Spitalnick accused “more extreme voices” in the Jewish community of painting these positions as “partisan or overly political, but speaking up about attacks on communities and our democracy has always been at the core of what the Jewish American community does.”
While the debate over ICE and the tactics that the agency has been using have been debated within the Jewish community since President Donald Trump took office, “over the last month, it just really felt it came to a head,” Rabbi Rick Jacobs, president of the Union for Reform Judaism, told eJP, explaining the timing of the joint statement.
“We just felt that it was critical for us to raise our voices, because what’s happening is really not who we are, it’s not who we are as Americans, it’s not who we are as Jews. It doesn’t mean that we don’t have legitimate criticism of the immigration policies, but [America] actually [has] laws,” he said.
Rabbi Jacob Blumenthal, CEO of the Rabbinical Assembly and United Synagogue of Conservative Judaism, who also signed the cross-denominational statement, told eJP that the issue hits close to home for many Jews, who are the descendants of immigrants. “That immigrant history is not so removed from our present reality,” he said. “It does feel personal to many of our people.”
Jacobs told eJP that the Jewish community should be able to stand for multiple values, including immigration, democracy and fighting antisemitism, concurrently. “You can stand up against antisemitism. You can fight for Israel. You can do all those things at the same time. We are a strong, smart people. To think that we can only do one thing at a time is not giving us the credit that we deserve,” he said.

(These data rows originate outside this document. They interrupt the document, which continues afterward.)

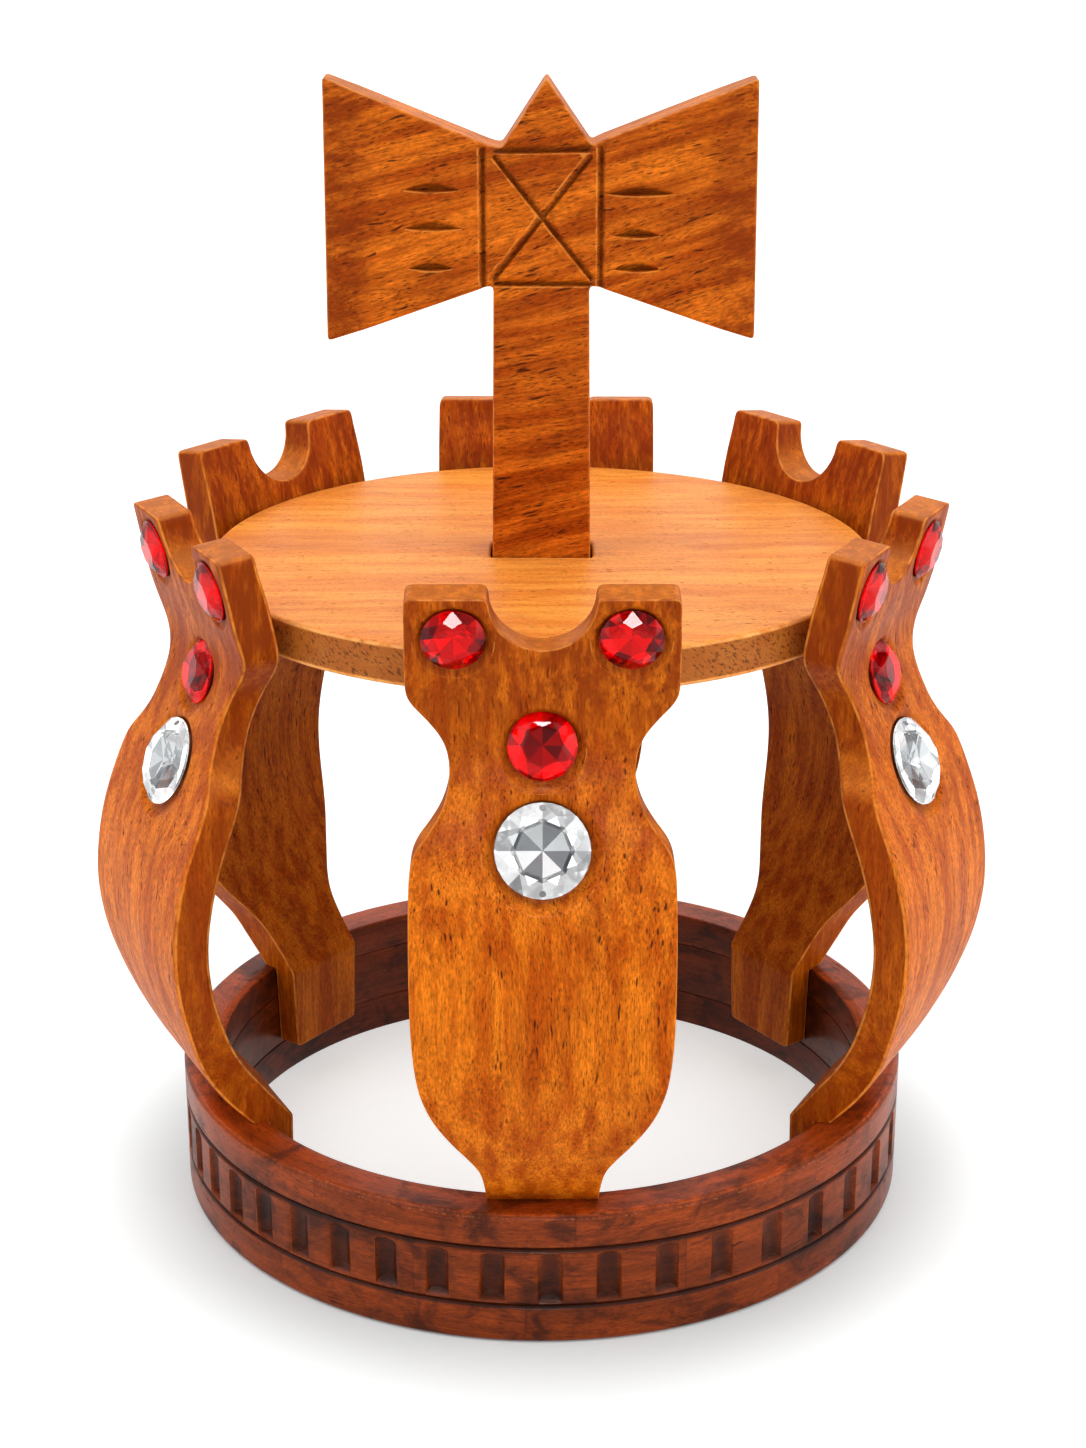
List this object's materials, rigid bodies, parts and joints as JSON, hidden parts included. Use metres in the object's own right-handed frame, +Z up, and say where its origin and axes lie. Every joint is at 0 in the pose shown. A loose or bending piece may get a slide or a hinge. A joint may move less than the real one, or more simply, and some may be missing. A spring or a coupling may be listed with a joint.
{
  "type": "wooden crown",
  "caption": "Carved wooden crown: a fluted headband, curved arms set with faceted red and clear stones, a round top board and a double axe on a post.",
  "frame": {"origin": "on the table under the middle of the crown, at the centre of its box's underside", "axes": "+Z up, along the axe's post; the crown's front faces -Y and its right, as seen from the front, is +X"},
  "size_m": [0.2591, 0.2566, 0.3296],
  "materials": {
    "headband_wood": "dark red-brown hardwood, satin varnish",
    "arm_wood": "orange-brown wood with short dark pores, satin varnish",
    "board_wood": "honey-coloured wood, satin varnish",
    "axe_wood": "orange-brown wood, carved and varnished",
    "red_stone": "foil-backed cut stone, red",
    "clear_stone": "foil-backed cut stone, clear"
  },
  "bodies": {
    "root": {"lower_ring": "headband_wood", "fluted_ring": "headband_wood", "upper_ring": "headband_wood", "top_board": "board_wood", "double_axe": "axe_wood", "arm_front": "arm_wood", "arm_right_front": "arm_wood", "arm_right_back": "arm_wood", "arm_back": "arm_wood", "arm_left_back": "arm_wood", "arm_left_front": "arm_wood", "front_ear_left_stone": "red_stone", "front_ear_right_stone": "red_stone", "front_middle_stone": "red_stone", "front_clear_stone": "clear_stone", "right_front_ear_left_stone": "red_stone", "right_front_ear_right_stone": "red_stone", "right_front_middle_stone": "red_stone", "right_front_clear_stone": "clear_stone", "right_back_ear_left_stone": "red_stone", "right_back_ear_right_stone": "red_stone", "right_back_middle_stone": "red_stone", "right_back_clear_stone": "clear_stone", "back_ear_left_stone": "red_stone", "back_ear_right_stone": "red_stone", "back_middle_stone": "red_stone", "back_clear_stone": "clear_stone", "left_back_ear_left_stone": "red_stone", "left_back_ear_right_stone": "red_stone", "left_back_middle_stone": "red_stone", "left_back_clear_stone": "clear_stone", "left_front_ear_left_stone": "red_stone", "left_front_ear_right_stone": "red_stone", "left_front_middle_stone": "red_stone", "left_front_clear_stone": "clear_stone"}
  },
  "joints": []
}
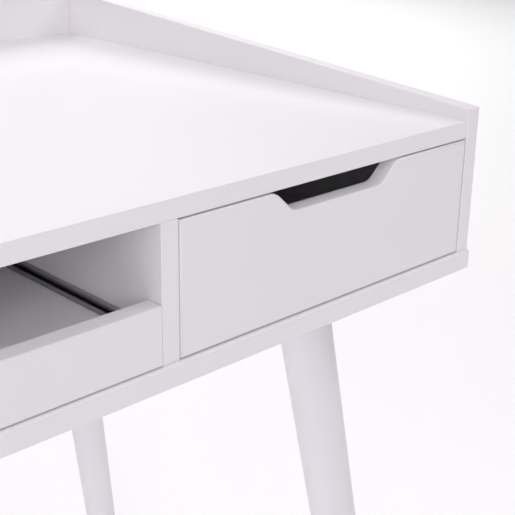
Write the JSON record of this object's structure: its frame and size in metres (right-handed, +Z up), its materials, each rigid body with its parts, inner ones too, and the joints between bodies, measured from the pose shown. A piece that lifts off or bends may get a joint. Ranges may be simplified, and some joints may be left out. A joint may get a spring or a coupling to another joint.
{
  "type": "writing desk with drawers",
  "caption": "Writing desk on splayed round legs, with a raised gallery, inset drawers with finger cut-outs and a pull-out keyboard tray on ball-bearing slides between them.",
  "frame": {"origin": "on the floor under the middle of the overall width and depth", "axes": "+X to the right of somebody who sits at the desk, -Y is the front, +Z up"},
  "size_m": [1.2, 0.606, 0.802],
  "materials": {
    "board": "white foil on fibreboard, fine satin",
    "worktop_board": "white foil on fibreboard, satin, wipe-clean",
    "front": "white foil wrapped over rounded edges",
    "box_board": "white paper foil on drawer boards",
    "hardboard": "white coated hardboard, slight orange peel",
    "leg": "white lacquer on turned solid wood",
    "leg_plate": "black powder coat",
    "fixings": "bright zinc plate",
    "slide_cage": "black moulded nylon",
    "slide_zinc": "zinc plated cold-rolled steel",
    "foot_glide": "moulded polyethylene"
  },
  "bodies": {
    "case": {"bottom_panel": "board", "worktop": "worktop_board", "back_panel": "board", "side_panel_left": "board", "divider_left": "board", "side_panel_right": "board", "divider_right": "board", "side_screw_left_front": "fixings", "side_screw_left_rear": "fixings", "side_screw_right_front": "fixings", "side_screw_right_rear": "fixings", "leg_front_left": "leg", "leg_plate_front_left": "leg_plate", "leg_bolt_front_left": "fixings", "foot_glide_front_left": "foot_glide", "leg_rear_left": "leg", "leg_plate_rear_left": "leg_plate", "leg_bolt_rear_left": "fixings", "foot_glide_rear_left": "foot_glide", "leg_front_right": "leg", "leg_plate_front_right": "leg_plate", "leg_bolt_front_right": "fixings", "foot_glide_front_right": "foot_glide", "leg_rear_right": "leg", "leg_plate_rear_right": "leg_plate", "leg_bolt_rear_right": "fixings", "foot_glide_rear_right": "foot_glide", "tray_slide_left_outer": "slide_zinc", "tray_slide_right_outer": "slide_zinc", "drawer_left_slide_left_outer": "slide_zinc", "drawer_left_slide_right_outer": "slide_zinc", "drawer_right_slide_left_outer": "slide_zinc", "drawer_right_slide_right_outer": "slide_zinc"},
    "drawer_left": {"drawer_left_front": "front", "drawer_left_box_left": "box_board", "drawer_left_slide_left_inner": "slide_zinc", "drawer_left_box_right": "box_board", "drawer_left_slide_right_inner": "slide_zinc", "drawer_left_box_back": "box_board", "drawer_left_floor": "hardboard"},
    "drawer_left_ball_cages": {"drawer_left_slide_left_cage": "slide_cage", "drawer_left_slide_right_cage": "slide_cage"},
    "drawer_right": {"drawer_right_front": "front", "drawer_right_box_left": "box_board", "drawer_right_slide_left_inner": "slide_zinc", "drawer_right_box_right": "box_board", "drawer_right_slide_right_inner": "slide_zinc", "drawer_right_box_back": "box_board", "drawer_right_floor": "hardboard"},
    "drawer_right_ball_cages": {"drawer_right_slide_left_cage": "slide_cage", "drawer_right_slide_right_cage": "slide_cage"},
    "tray": {"tray_slide_left_inner": "slide_zinc", "tray_slide_right_inner": "slide_zinc", "tray_front": "front", "tray_board": "board"},
    "tray_ball_cages": {"tray_slide_left_cage": "slide_cage", "tray_slide_right_cage": "slide_cage"}
  },
  "joints": [
    {"name": "drawer_left_pull", "type": "slide", "parent": "case", "child": "drawer_left", "axis": [0, -1, 0], "range_m": [0, 0.3]},
    {"name": "drawer_left_cage_travel", "type": "slide", "parent": "case", "child": "drawer_left_ball_cages", "axis": [0, -1, 0], "range_m": [0, 0.15]},
    {"name": "drawer_right_pull", "type": "slide", "parent": "case", "child": "drawer_right", "axis": [0, -1, 0], "range_m": [0, 0.3]},
    {"name": "drawer_right_cage_travel", "type": "slide", "parent": "case", "child": "drawer_right_ball_cages", "axis": [0, -1, 0], "range_m": [0, 0.15]},
    {"name": "tray_pull", "type": "slide", "parent": "case", "child": "tray", "axis": [0, -1, 0], "range_m": [0, 0.3]},
    {"name": "tray_cage_travel", "type": "slide", "parent": "case", "child": "tray_ball_cages", "axis": [0, -1, 0], "range_m": [0, 0.15]}
  ],
  "couplings": [
    {"joint": "drawer_left_cage_travel", "follows": "drawer_left_pull", "ratio": 0.5},
    {"joint": "drawer_right_cage_travel", "follows": "drawer_right_pull", "ratio": 0.5},
    {"joint": "tray_cage_travel", "follows": "tray_pull", "ratio": 0.5}
  ]
}
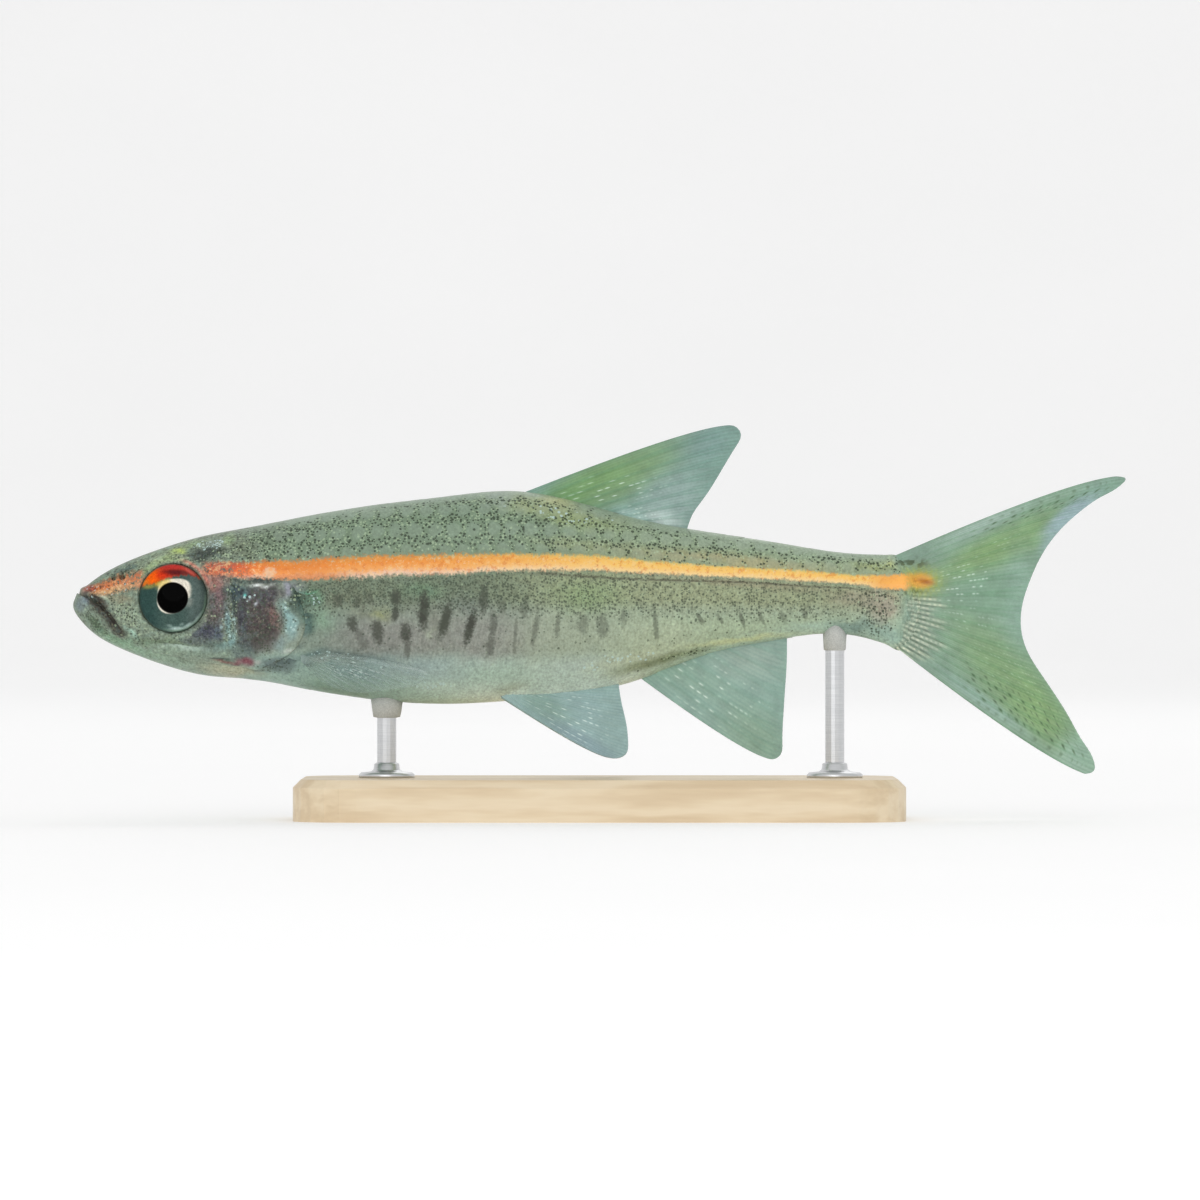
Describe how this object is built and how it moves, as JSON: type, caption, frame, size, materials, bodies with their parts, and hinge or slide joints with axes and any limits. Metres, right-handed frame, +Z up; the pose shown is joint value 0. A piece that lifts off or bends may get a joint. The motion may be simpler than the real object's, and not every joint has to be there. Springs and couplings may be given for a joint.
{
  "type": "red-striped rasbora fish model",
  "caption": "Life-size still model of a slender freshwater fish with a red stripe, spread fins and a forked tail, held on a flat display stand by upright rods.",
  "frame": {"origin": "on the surface that the stand rests on, under the middle of the model's length and breadth", "axes": "+X from the snout to the tail, +Y towards the fish's right side, +Z up"},
  "size_m": [0.0657, 0.019, 0.0246],
  "materials": {
    "skin": "wet gloss over fine scales, grey green with a red-orange stripe",
    "eye": "clear gloss over a black pupil and a blue-grey iris with a red upper edge",
    "fin": "thin, slightly see-through, blue green with paler rays",
    "stand_wood": "pale wood, satin varnish",
    "stand_rod": "fine brushed"
  },
  "bodies": {
    "root": {"head": "skin", "lower_jaw": "skin", "gill_cover_left": "skin", "gill_cover_right": "skin", "torso": "skin", "tail": "skin", "eye_left": "eye", "eye_right": "eye", "dorsal_fin": "fin", "anal_fin": "fin", "tail_fin_upper": "fin", "tail_fin_lower": "fin", "pelvic_fin_left": "fin", "pelvic_fin_right": "fin", "pectoral_fin_left": "fin", "pectoral_fin_right": "fin", "stand_base": "stand_wood", "stand_rod_front": "stand_rod", "stand_rod_rear": "stand_rod"}
  },
  "joints": []
}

The statement released by 26 Minnesota Jewish organizations represents the largest joint communication that David Locketz, rabbi at Minnesota’s Reform Bet Shalom Congregation and co-chair of the Minnesota Rabbinical Association, can recall in his 22 years serving the city. The statement took over a week to draft after Good’s death because everyone is so busy “reacting to things real-time on the ground,” Locketz told eJP.